Spawn is useful for breaking up complicated tasks into smaller tasks when each task need not know about the others.  For example, if you were to map an expensive function over a small list (with fewer elements than the max number of forks a process can spawn on your os: it is around 250 on my osx box), you might profit by using spawn, especially if the expensive function spends a lot of time doing I/O or blocking.



None of these replace the current primitives.  They just provide a handy wrapper around them.  Rather than wrapping a shared page in semaphores, forking, and setting the result of the forked work in the shared page (again wrapping in semaphores), you can simply use spawn.  It just automates a common task.



If you want to manage processes by cpu number, you need to have some method of counting child processes, which libc does not provide.  Since forking is expensive and locking/unlocking shared memory is as well, my experience is that it is not worth it.  The way to split large tasks with scheduling is to fork one proc for each cpu (a worker).  Each worker knows what it is supposed to do, and can write the result to its own shared page.  You use a semaphore to tell the worker when to evaluate function x.  The worker then semaphores the manager (the initial process that forked the workers) that the work is finished and accessible.

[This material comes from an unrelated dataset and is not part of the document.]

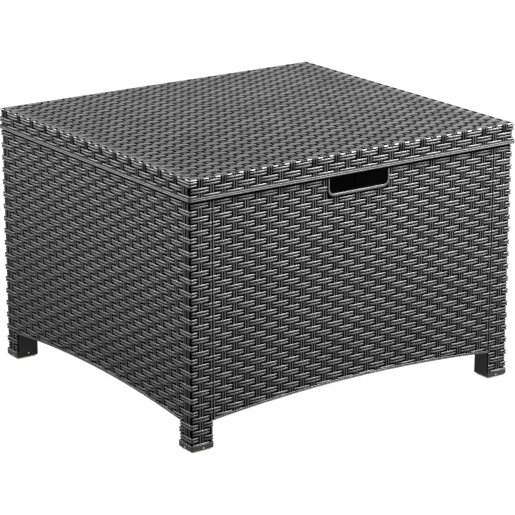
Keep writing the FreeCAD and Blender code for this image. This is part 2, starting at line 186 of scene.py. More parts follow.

To schedule, you would need to write a manager function that would decide which worker should be called next and send jobs to each worker.



It's a tedious problem to solve and requires a real grasp of semaphores and shared variables.
Jeff

=====

Old programmers don\'t die. They just parse on...



http://artfulcode.net\">Artful code

newdep

#6
..Lets assume you have a 2 Gig Dual core ;-)



Your programs wont be 'faster' if you have a dual core.

They will though run more 'efficient'. But your OS And software

needs to know how to handing Dual-Core's. If the software is not

build for Dual core your programs can even be slower than on

a simple core.



As i can see it In newlisp spawn is a fork, so actualy you could

build a fork that has the the same behavior as spawn..which is

"splitting of from the root process and returning when done"



Now im not sure  if it was 'spawn' that took the whole newlisp

environment or if it was 'fork'..



..Jeff posted at the same time it seems ;-)
-- (define? (Cornflakes))

lithper

#7
Quote from: "cormullion"... how does newLISP - or even me - know how many cpus there are? ...


The place with LOTS of system information (all of it, or almost) is the "/proc" filesystem.

I'm not sure of its implementation on BSD/Mac, and I remember that on Solaris it's not ASCII, so some utilities must be used from command line to read it (or APIs from a C library), but on Linux it was a specific decision to make it ASCII.



So, to find out virtually all about your machine, it's sufficient to read (read-only) the appropriate file there, and minimally match/parse it.



So something like "cat /proc/cpuinfo" could do it in a Linux box  from shell - or an obvious equivalent from newlisp.

Same technique will do with network interfaces and parameters, memory etc.



If you have enough privileges, it's possible on Linux to set some of the parameters through /proc, too

Lutz

#8
Quote from: "Cormullion".. how does newLISP - or even me - know how many cpus there are? ...


Even with only one CPU core multiple processes can save time when processes are doing I/O and are waiting, e.g. when retrieving web pages or doing other network related I/O. When your computer has multiple CPU cores, the operating system will automatically distribute processes on what you have.


Quote from: "Lithper"the "/proc" filesystem


Only on Linux and Solaris, but to use this for a more refined 'spawn', which would stop parallelizing processes when a maximum number is reached, reading the proc file system is too slow compared to other 'spawn' overhead. On the Mac and other BSD like UNIX, we have sysctl() (I mean the system C-function sysctl(), not the command line utility), which can retrieve info about processes running. We would need something similar speedy on Linux and Solaris to do more advanced scheduling.



For most applications the API as it is, and leaving the scheduling to the platform OS seems sufficient to me. After researching more about the possibilities on Linux and Solaris something might be added.



The next development release will implement error recovery for spawned processes which currently are lost uncontrollable when finishing with error, and fix some other issues pointed out by Norman.



ps: turns out there is a sysctl() function on Linux too, to retrieve system parameters and it seems to be compatible in many parts with the BSD sysctl() call.

newdep

#9
Hi Lutz,



Sometimes (spawn <time>) boosts the CPU load to 99% for <time> period

, I cant realy simmulate it as being a constant problem but it happens now

and then... If I found a good test ill drop a posting..





Norman.
-- (define? (Cornflakes))

cormullion

#10
Thanks for all the extra information folks - I may recycle some of it... :)



Just out of interest, I found that the primes example from the manual takes about 9 seconds, compared with about 12 for running the three (primes) expressions serially with no spawning. That's on an 2 GHz Intel Core 2 Duo. That's a reasonable speed improvement!

Lutz

#11
On Mac OS X you can see the usage of the 2 cores using the Activity Monitor/Window/CPU Usage menu option.

cormullion

#12
I just noticed that some of my code now credits newLISP version 5239 or similar, instead of 9300... :))



Has (sys-info) changed such that asking for the version now returns the PID... I know it's changed in the development releases, but didn't realise that all existing uses might return different numbers...



Is this going to stay - will I have to change all existing code that relies on this?

Lutz

#13
QuoteIs this going to stay - will I have to change all existing code that relies on this?


There is an unstated (until today) contract that new stuff in 'sys-info' will always be inserted somewhere before the last 2 values, which are also the only static once in all the list for the same newlisp executable or library.



If you use (sys-info -2) for your version number and (sys-info -1) for the compile flavor (libray, UTF-8, IPv6), you are safe for all past, present and future versions.